By Jane Mack (TMFJane)
April 8, 2003

The advent of the new tax year may have brought with it an increase in National Insurance Contributions but parents can claw back some of this by ensuring they claim the new Child Tax Credit.

It replaces the Children's Tax Credit and is designed to streamline all the various 'child' elements available in other forms of benefits such as Income Support and the Jobseeker's Allowance.

Payment is based on overall household income which removes an unfortunate anomaly under the old system whereby a single earner on a high income was not entitled even though a dual-earning family on the same income was.

Families earning up to £58,000 a year can claim the credit and even those on up £66,000 will get help in the first year of a child's birth via the double 'baby rate' of tax credits (worth up to £1,049).

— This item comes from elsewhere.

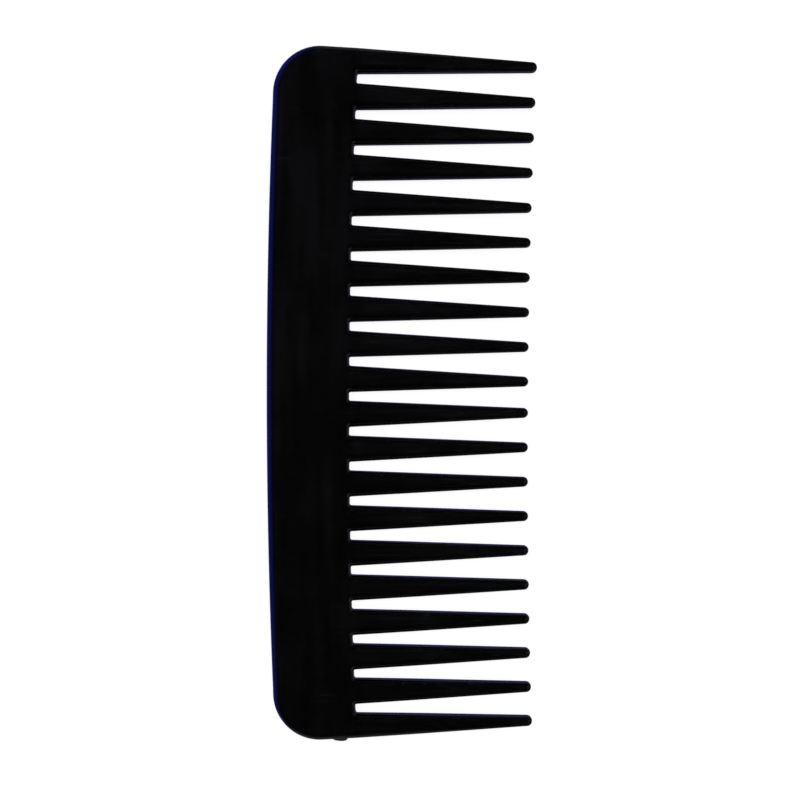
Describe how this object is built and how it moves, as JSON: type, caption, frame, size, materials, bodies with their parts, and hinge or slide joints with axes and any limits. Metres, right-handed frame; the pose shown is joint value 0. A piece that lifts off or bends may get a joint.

Households earning less than £13,000 can expect a minimum of £54.25 a week (including Child Benefit) if you have one child with a further £38.50 for any second or subsequent child. Those earning up to £50,000 a year can expect at least £26.50 (including Child Benefit). After that it works on a taper system. Overall, about 90% of families are expected to benefit.

Another key change is that any Child Tax Credit will be paid direct to the primary carer, usually the mother, in the same way as Child Benefit. So, in the case of a mother who stays at home with the children and a father who goes out to work, the Child Tax Credit will be removed from his salary and paid directly into the mother's bank account.

You can find out how to claim on the Inland Revenue Tax Credits web site. It's a long form but it's well worth taking some time to fill it out. It's reckoned that around 2m families entitled to make a claim have not done so. Make sure your family isn't one of them!